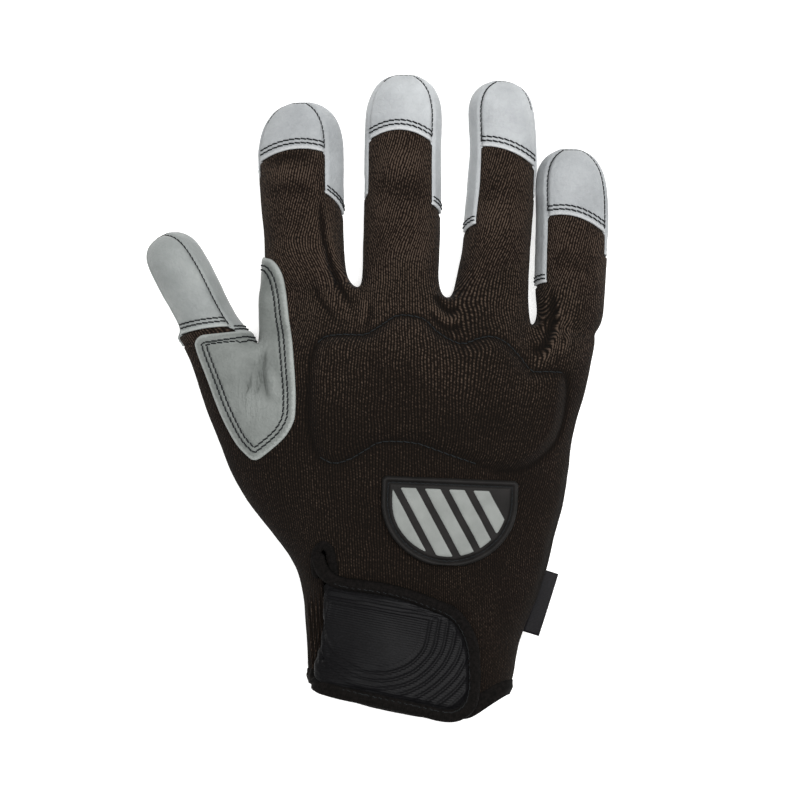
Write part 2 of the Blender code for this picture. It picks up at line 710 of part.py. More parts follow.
def badge(skin, form):
    """Moulded badge with a raised rim, and separate light bars as its plain design."""
    centre = (BADGE_X, BADGE_Y)

    def back(place):
        return place[2] == "back" and place[0] == "wrist"

    sheet = cut_out(skin, form, back)
    trim(sheet, turned(half_round(BADGE_WIDTH, BADGE_HEIGHT, 0.0), centre, BADGE_TILT))
    make_piece("badge", sheet, GAP + BADGE_WALL, GAP, RUBBER_COLOUR, 0.5)
    sheet = cut_out(skin, form, back)
    trim(sheet, turned(half_round(BADGE_WIDTH, BADGE_HEIGHT, 0.0), centre, BADGE_TILT))
    trim(sheet, turned(half_round(BADGE_WIDTH, BADGE_HEIGHT, BADGE_RIM), centre, BADGE_TILT), False)
    low = GAP + BADGE_WALL + GAP
    make_piece("badge_rim", sheet, low + BADGE_RIM_RAISE, low, RUBBER_COLOUR, 0.5)
    pitch = (BADGE_WIDTH - 4.0 * BADGE_RIM) / BADGE_BARS
    for number in range(BADGE_BARS):
        sheet = cut_out(skin, form, back)
        trim(sheet, turned(half_round(BADGE_WIDTH, BADGE_HEIGHT, BADGE_RIM * 2.0), centre, BADGE_TILT))
        middle = (number - (BADGE_BARS - 1) / 2.0) * pitch
        slab = [(-pitch * 0.3, -BADGE_HEIGHT), (pitch * 0.3, -BADGE_HEIGHT),
                (pitch * 0.3, BADGE_HEIGHT), (-pitch * 0.3, BADGE_HEIGHT)]
        trim(sheet, turned(slab, (centre[0] + middle, centre[1]), BADGE_BAR_SLANT))
        make_piece(f"badge_bar_{number + 1}", sheet, low + BADGE_BAR_WALL, low, MOTIF_COLOUR, 0.5)


def strap_outline(inset):
    """Counterclockwise outline of the strap: square at the thumb side, round at its free end."""
    half_width = STRAP_WIDTH / 2.0 - inset
    half_height = STRAP_HEIGHT / 2.0 - inset
    radius = STRAP_CORNER - inset
    points = [(-half_width, half_height), (-half_width, -half_height)]
    for middle, start in ((radius - half_height, -pi / 2.0), (half_height - radius, 0.0)):
        for step in range(STRAP_CORNER_STEPS):
            angle = start + pi / 2.0 * step / (STRAP_CORNER_STEPS - 1)
            points.append((half_width - radius + radius * cos(angle), middle + radius * sin(angle)))
    return points


def strap(skin, form):
    """Closure strap with its bound edge and its moulded face."""
    centre = (STRAP_X, STRAP_Y)

    def back(place):
        return place[2] == "back" and place[0] == "wrist"

    low = GAP + TAPE_WALL + GAP
    sheet = cut_out(skin, form, back)
    trim(sheet, turned(strap_outline(0.0), centre, STRAP_TILT))
    make_piece("closure_strap", sheet, low + STRAP_WALL, low, TAPE_COLOUR, 0.85)
    high = low + STRAP_WALL + GAP
    sheet = cut_out(skin, form, back)
    trim(sheet, turned(strap_outline(0.0), centre, STRAP_TILT))
    trim(sheet, turned(strap_outline(STRAP_EDGE), centre, STRAP_TILT), False)
    make_piece("strap_binding", sheet, high + TAPE_WALL, high, TAPE_COLOUR, 0.85)
    sheet = cut_out(skin, form, back)
    trim(sheet, turned(strap_outline(STRAP_EDGE + GAP), centre, STRAP_TILT))
    make_piece("strap_moulding", sheet, high + MOULDING_WALL, high, RUBBER_COLOUR, 0.45)


def cuff_tape(skin, form):
    """Tape folded over the cuff's edge, parted at the slit."""
    sheet = cut_out(skin, form, lambda place: place[0] == "wrist" and place[1] == 0)
    split_slit(sheet)
    make_piece("cuff_binding", sheet, GAP + TAPE_WALL, GAP, TAPE_COLOUR, 0.85, open_slit=True)


def vent_tape(skin, form):
    """Tape that runs up one side of the wrist slit, over its end and down the other."""
    end = BODY_SECTIONS[SLIT_SECTIONS]
    centre = (end.thumb_line * BODY_WIDTH, end.reach * BODY_LENGTH)
    half = SLIT_WIDTH / 2.0 + TAPE_WIDTH
    steps = 7
    arc = [(half * cos(pi * step / (steps - 1)), half * sin(pi * step / (steps - 1)))
           for step in range(steps)]
    outer = [(-half, -VENT_REACH), (half, -VENT_REACH)] + arc
    hole = SLIT_WIDTH / 2.0
    inner = [(-hole, -VENT_REACH * 2.0), (hole, -VENT_REACH * 2.0), (hole, 0.0), (-hole, 0.0)]
    sheet = cut_out(skin, form, lambda place: place[0] == "wrist" and place[2] == "back")
    trim(sheet, turned(outer, centre, 0.0))
    trim(sheet, turned(inner, centre, 0.0), False)
    make_piece("vent_binding", sheet, GAP + TAPE_WALL, GAP, TAPE_COLOUR, 0.85)


def side_label():
    """Folded woven label that stands out of the side seam."""
    solid = bmesh.new()
    rows = []
    for step in range(LABEL_ROWS):
        y = LABEL_Y + LABEL_LENGTH * (step / (LABEL_ROWS - 1) - 0.5)
        reach = y / BODY_LENGTH
        x = body_at(reach, "right") * BODY_WIDTH + GAP
        middle = body_middle(reach, body_at(reach, "depth") * BODY_DEPTH)
        reach_x = LABEL_WIDTH * cos(LABEL_TILT)
        reach_y = LABEL_WIDTH * sin(LABEL_TILT)
        half = LABEL_WALL / 2.0
        corners = ((x, y, middle + half), (x + reach_x, y + reach_y, middle + half),
                   (x + reach_x, y + reach_y, middle - half), (x, y, middle - half))
        rows.append([solid.verts.new(corner) for corner in corners])
    solid.faces.new(rows[0])
    solid.faces.new(reversed(rows[-1]))
    for low, high in zip(rows, rows[1:]):
        for i, corner in enumerate(low):
            follow = (i + 1) % len(low)
            solid.faces.new((corner, high[i], high[follow], low[follow]))
    bmesh.ops.recalc_face_normals(solid, faces=solid.faces[:])
    add_object("side_label", solid, TAPE_COLOUR, 0.8)


def centre_on_floor():
    """Parent every piece to one root that puts the middle of the glove over the origin."""
    pieces = [item for item in bpy.context.scene.objects if item.type == "MESH"]
    corners = [item.matrix_world @ vert.co for item in pieces for vert in item.data.vertices]
    low = [min(corner[axis] for corner in corners) for axis in range(3)]
    high = [max(corner[axis] for corner in corners) for axis in range(3)]
    root = bpy.data.objects.new("glove_root", None)
    root.location = (-(low[0] + high[0]) / 2.0, -(low[1] + high[1]) / 2.0, -low[2])
    bpy.context.scene.collection.objects.link(root)
    for item in pieces:
        item.parent = root


clear_scene()
hand = make_form()
skin_mesh = form_mesh(hand)
limb_bands = band_numbers()
knit_panels(skin_mesh, hand, limb_bands)
leather_tips(skin_mesh, hand, limb_bands)
crotch_patch(skin_mesh, hand)
badge(skin_mesh, hand)
cuff_tape(skin_mesh, hand)
vent_tape(skin_mesh, hand)
strap(skin_mesh, hand)
side_label()
centre_on_floor()
skin_mesh.free()
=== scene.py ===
"""A fabricator's glove for the right hand, lying palm down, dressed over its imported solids."""

from collections import namedtuple
from math import acos, cos, pi, radians, sin

import bpy
import numpy as np
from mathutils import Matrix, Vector, noise
from mathutils.bvhtree import BVHTree
from mathutils.kdtree import KDTree


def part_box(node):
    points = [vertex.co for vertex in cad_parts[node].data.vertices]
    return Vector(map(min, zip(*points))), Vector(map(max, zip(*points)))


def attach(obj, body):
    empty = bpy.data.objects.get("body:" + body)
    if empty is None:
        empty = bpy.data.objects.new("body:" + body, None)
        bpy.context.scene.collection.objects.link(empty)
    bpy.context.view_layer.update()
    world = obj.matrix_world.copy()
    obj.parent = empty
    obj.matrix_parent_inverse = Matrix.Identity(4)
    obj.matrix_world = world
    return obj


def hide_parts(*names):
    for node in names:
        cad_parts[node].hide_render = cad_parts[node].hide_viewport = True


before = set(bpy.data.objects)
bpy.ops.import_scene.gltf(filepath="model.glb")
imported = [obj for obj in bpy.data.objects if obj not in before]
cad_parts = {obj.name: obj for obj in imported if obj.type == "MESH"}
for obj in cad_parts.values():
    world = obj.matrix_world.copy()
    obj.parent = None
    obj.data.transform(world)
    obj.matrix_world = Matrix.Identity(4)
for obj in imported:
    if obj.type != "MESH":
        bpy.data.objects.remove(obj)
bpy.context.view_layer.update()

# The shape of the hand. The glove was cut and sewn to a hand form, so every layer follows one
# skin: rings from the cuff to the knuckles, then rings round each finger to its tip.
ORIGIN = Vector((0.00828, -0.11902, 0.0))     # the cuff edge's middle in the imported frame
BODY_LENGTH = 0.1587
BODY_WIDTH = 0.126
BODY_DEPTH = 0.030
BODY_SINK = 0.002
FINGER_SINK = 0.0012
CUFF_RISE = 0.0085
TAPE_WALL = 0.0010
GAP = 0.0003
FIRST_RING = 0.0042
LAP = 0.005
FORK_DIP = 0.0048
FORK_DIP_WIDTH = 0.0095
FORK_FADE = 0.030
THUMB_FORK_DRAW = 0.0090    # the fork of the thumb is sewn tight, deeper than a smooth skin would run
THUMB_VALLEY = 0.0045
THUMB_VALLEY_LENGTH = 0.026
THUMB_VALLEY_WIDTH = 0.012
COLUMNS = 4
BODY_ROUNDNESS = 2.3
FINGER_ROUNDNESS = 2.2
SIDE_SEAM = 0.0011
PALM_CORNER = 0.0075
BodySection = namedtuple("BodySection", "reach left right depth thumb_line")
BODY_SECTIONS = (
    BodySection(0.000, -0.262, 0.318, 0.88, -0.222),
    BodySection(0.031, -0.270, 0.334, 0.88, -0.223),
    BodySection(0.094, -0.275, 0.345, 0.88, -0.224),
    BodySection(0.170, -0.279, 0.357, 0.88, -0.225),
    BodySection(0.259, -0.288, 0.403, 0.89, -0.227),
    BodySection(0.330, -0.305, 0.435, 0.91, -0.229),
    BodySection(0.387, -0.348, 0.452, 0.94, -0.230),
    BodySection(0.465, -0.423, 0.478, 0.97, -0.257),
    BodySection(0.542, -0.490, 0.498, 1.00, -0.285),
    BodySection(0.618, -0.529, 0.508, 1.00, -0.315),
    BodySection(0.689, -0.564, 0.526, 1.00, -0.348),
    BodySection(0.764, -0.599, 0.553, 0.97, -0.384),
    BodySection(0.866, -0.645, 0.582, 0.92, -0.419),
)
CUFF_EDGE = (1.35, 1.0, 0.42, 0.0, -0.12, 0.9)
Fork = namedtuple("Fork", "at_cuff x reach")
KNUCKLE_LINE = (
    Fork(None, -0.411, 0.986),
    Fork(-0.083, -0.122, 1.000),
    Fork(0.059, 0.146, 0.974),
    Fork(0.202, 0.395, 0.910),
    Fork(None, 0.596, 0.894),
)
KNUCKLE_DEPTH = 0.745
KNUCKLE_ROWS = 3
Limb = namedtuple("Limb", "name x lean length width depth base waist left_seam right_seam "
                          "base_slant pad_reach pad_slant back_reach back_slant tip_shift")
LIMBS = (
    Limb("thumb", -0.538, -26.5, 0.0463, 0.0206, 0.0205, 1.26, 1.18, 0.014, 0.230,
         0.42, 0.170, 0.30, 0.170, 0.30, -0.05),
    Limb("index", -0.278, -3.0, 0.0708, 0.0316, 0.0205, 1.00, 0.95, 0.012, 0.225,
         0.00, 0.450, 0.05, 0.709, -0.10, 0.05),
    Limb("middle", 0.002, 1.0, 0.0822, 0.0281, 0.0205, 1.05, 1.03, 0.043, 0.125,
         0.14, 0.399, 0.00, 0.713, 0.05, 0.01),
    Limb("ring", 0.272, 4.7, 0.0870, 0.0250, 0.0195, 1.16, 1.04, 0.178, 0.014,
         0.36, 0.372, 0.10, 0.677, 0.30, -0.12),
    Limb("little", 0.504, 2.0, 0.0678, 0.0268, 0.0185, 0.91, 0.98, 0.159, 0.045,
         0.12, 0.282, 0.10, 0.586, 0.30, -0.07),
)
TipSection = namedtuple("TipSection", "from_tip width depth")
TIP_SECTIONS = (
    TipSection(0.380, 0.945, 0.94),
    TipSection(0.200, 0.800, 0.78),
    TipSection(0.080, 0.580, 0.56),
    TipSection(0.012, 0.300, 0.28),
)
WRIST, KNUCKLES = 0, 1
BACK, RIGHT, LEFT, PALM = 0, 1, 2, 3
Ring = namedtuple("Ring", "top right bottom left")


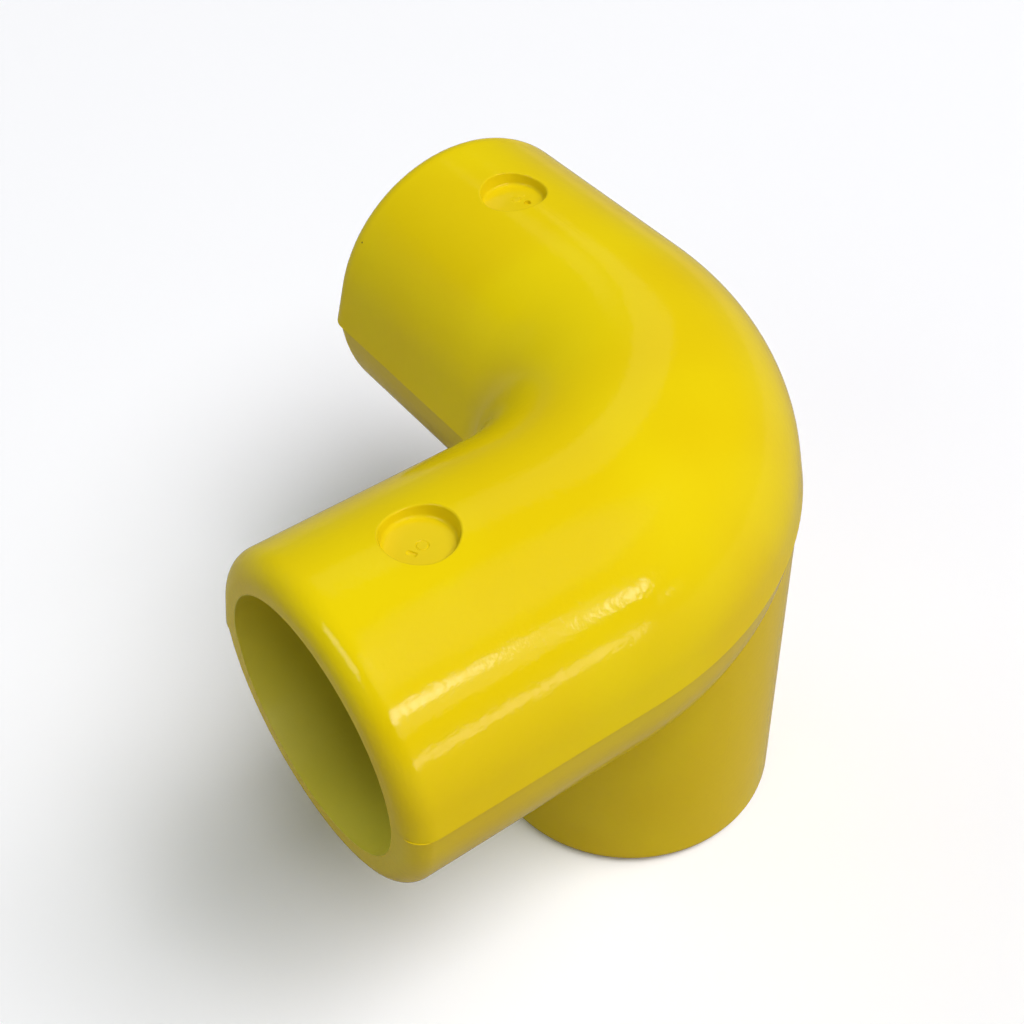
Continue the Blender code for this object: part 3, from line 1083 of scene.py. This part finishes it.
--------------------------------
Exercise =>
Of the entries listed above, reproduce only the lines starting at the line containing "clear_scene()" and ending at the line containing "bpy.data.objects.remove(obj)". Include both, exactly as they stand.

The output =>
clear_scene()
hand = make_form()
skin_mesh = form_mesh(hand)
limb_bands = band_numbers()
knit_panels(skin_mesh, hand, limb_bands)
leather_tips(skin_mesh, hand, limb_bands)
crotch_patch(skin_mesh, hand)
badge(skin_mesh, hand)
cuff_tape(skin_mesh, hand)
vent_tape(skin_mesh, hand)
strap(skin_mesh, hand)
side_label()
centre_on_floor()
skin_mesh.free()
=== scene.py ===
"""A fabricator's glove for the right hand, lying palm down, dressed over its imported solids."""

from collections import namedtuple
from math import acos, cos, pi, radians, sin

import bpy
import numpy as np
from mathutils import Matrix, Vector, noise
from mathutils.bvhtree import BVHTree
from mathutils.kdtree import KDTree


def part_box(node):
    points = [vertex.co for vertex in cad_parts[node].data.vertices]
    return Vector(map(min, zip(*points))), Vector(map(max, zip(*points)))


def attach(obj, body):
    empty = bpy.data.objects.get("body:" + body)
    if empty is None:
        empty = bpy.data.objects.new("body:" + body, None)
        bpy.context.scene.collection.objects.link(empty)
    bpy.context.view_layer.update()
    world = obj.matrix_world.copy()
    obj.parent = empty
    obj.matrix_parent_inverse = Matrix.Identity(4)
    obj.matrix_world = world
    return obj


def hide_parts(*names):
    for node in names:
        cad_parts[node].hide_render = cad_parts[node].hide_viewport = True


before = set(bpy.data.objects)
bpy.ops.import_scene.gltf(filepath="model.glb")
imported = [obj for obj in bpy.data.objects if obj not in before]
cad_parts = {obj.name: obj for obj in imported if obj.type == "MESH"}
for obj in cad_parts.values():
    world = obj.matrix_world.copy()
    obj.parent = None
    obj.data.transform(world)
    obj.matrix_world = Matrix.Identity(4)
for obj in imported:
    if obj.type != "MESH":
        bpy.data.objects.remove(obj)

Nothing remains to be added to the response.